Reviews
Autumn Contrasts – Colouful Music and Contrasting Moods (Taunton School Chapel, 10 October 2010)
Bravo to The Phoenix Singers for offering an interesting and varied programme.
The first half comprised widely admired pieces from the sacred classical repertoire: Mozart’s Laudate Dominum and his motets Ave Verum Corpus and Exsultate jubilate, with Haydn’s Missa Brevis Sancti Johannes de Deo. Josie Carpenter was the glorious soprano soloist in these works and most ably accompanied by David Bridges (organ) and Dominic Brown (piano). Overall The Phoenix Singers produced a good sense of ensemble, a well-blended sound and whose singers were attentive to direction.
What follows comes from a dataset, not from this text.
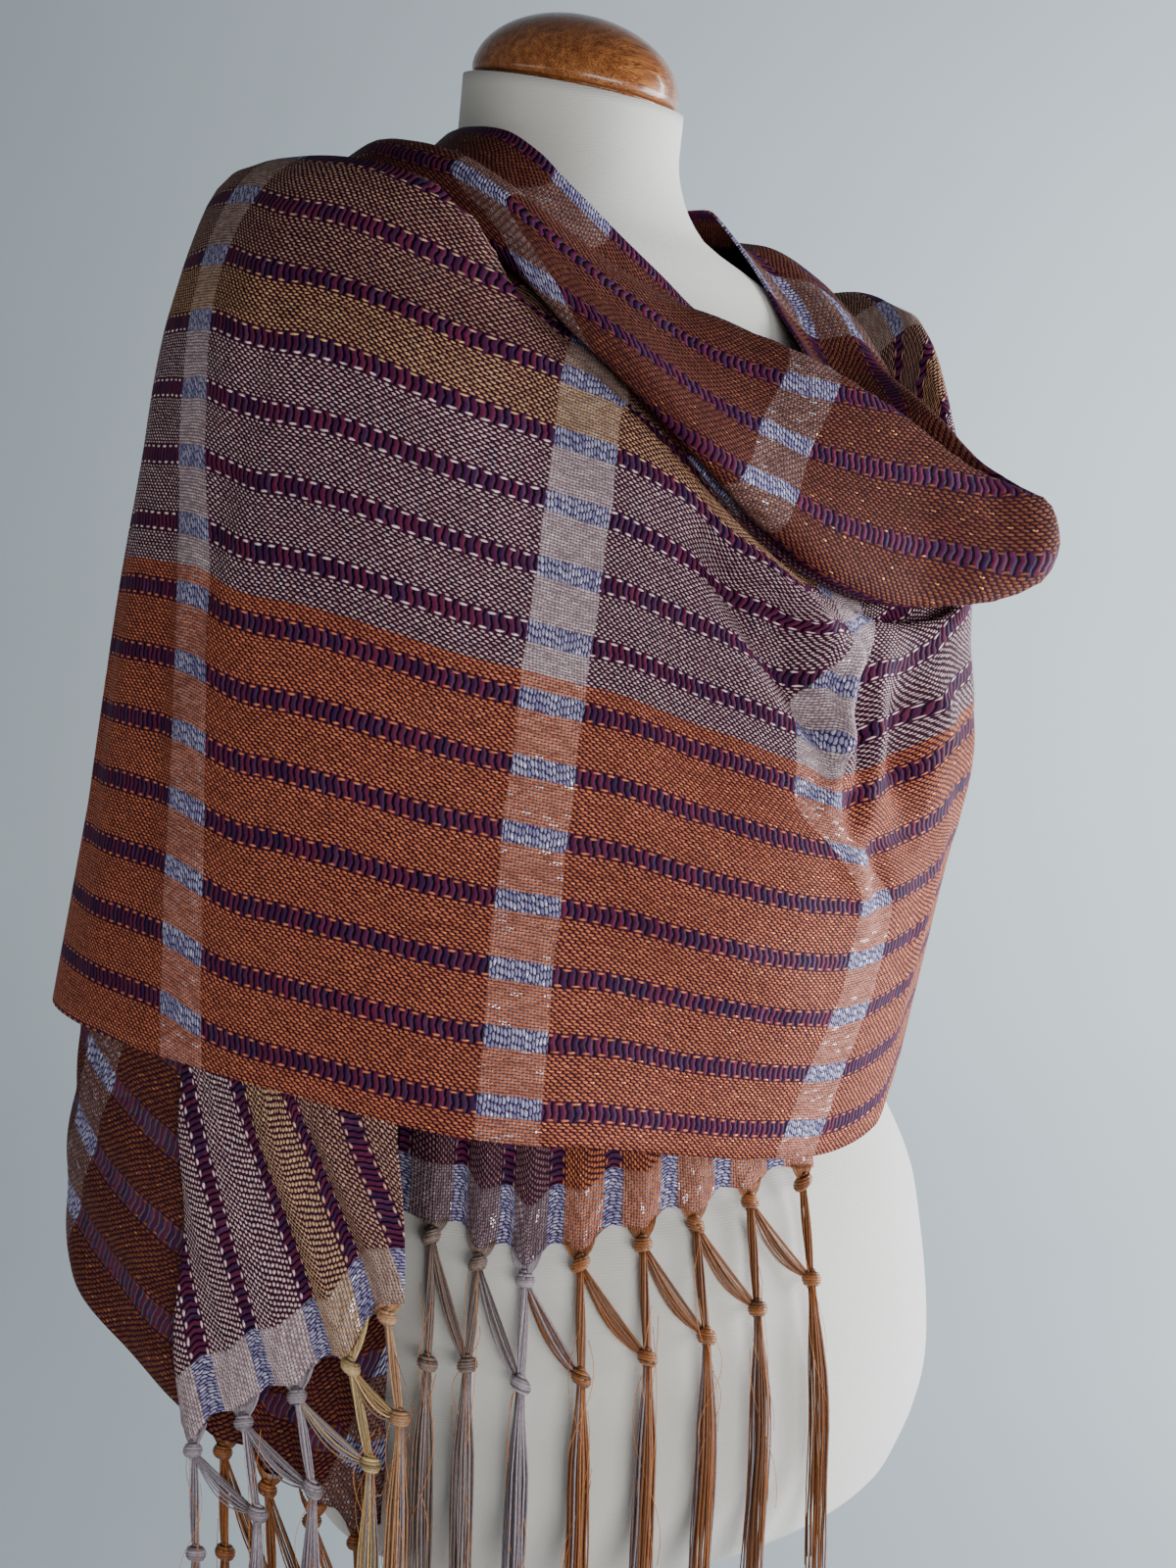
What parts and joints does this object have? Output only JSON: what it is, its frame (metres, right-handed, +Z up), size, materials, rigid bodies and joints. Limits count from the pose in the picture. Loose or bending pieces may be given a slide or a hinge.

After the interval a real contrast of musical style and mood starting with three songs by Benjamin Britten. The Succession of the Four Sweet Months, gave us confident singing and clarity of text. The melancholy The Evening Primrose held some successful dynamic contrast and discords were mainly well tuned. The Ballad of Green Broom was chiefly concerned with rhythmic play underpinning a tricky melody. This song finished with a real flourish, and had the accompaniment been sung a little more quasi pizzicato would have been a real ‘wow’.
Joseph Kosma’s Autumn Leaves set the emotional theme of nostalgia for the remainder of the programme. The choir relaxed into this song both visibly and audibly, with shoulders swaying into the sweeping phrases.
Josie Walledge, a singer with an increasing regional reputation, returned with a group of songs that illustrated how her purity of sound and flawless intonation is well suited to the songs of English composers. Frances Webb was her very able and sympathetic accompanist.
In the final item, Morten Lauridsen’s, Sure on this Shining Night, a song that the choir clearly enjoyed, we heard modesty, humility, certainty and eventually witnessed an overt emotional charge which held the choir and director well beyond the final cadence. Powerful stuff. Bravo? Bravissimo!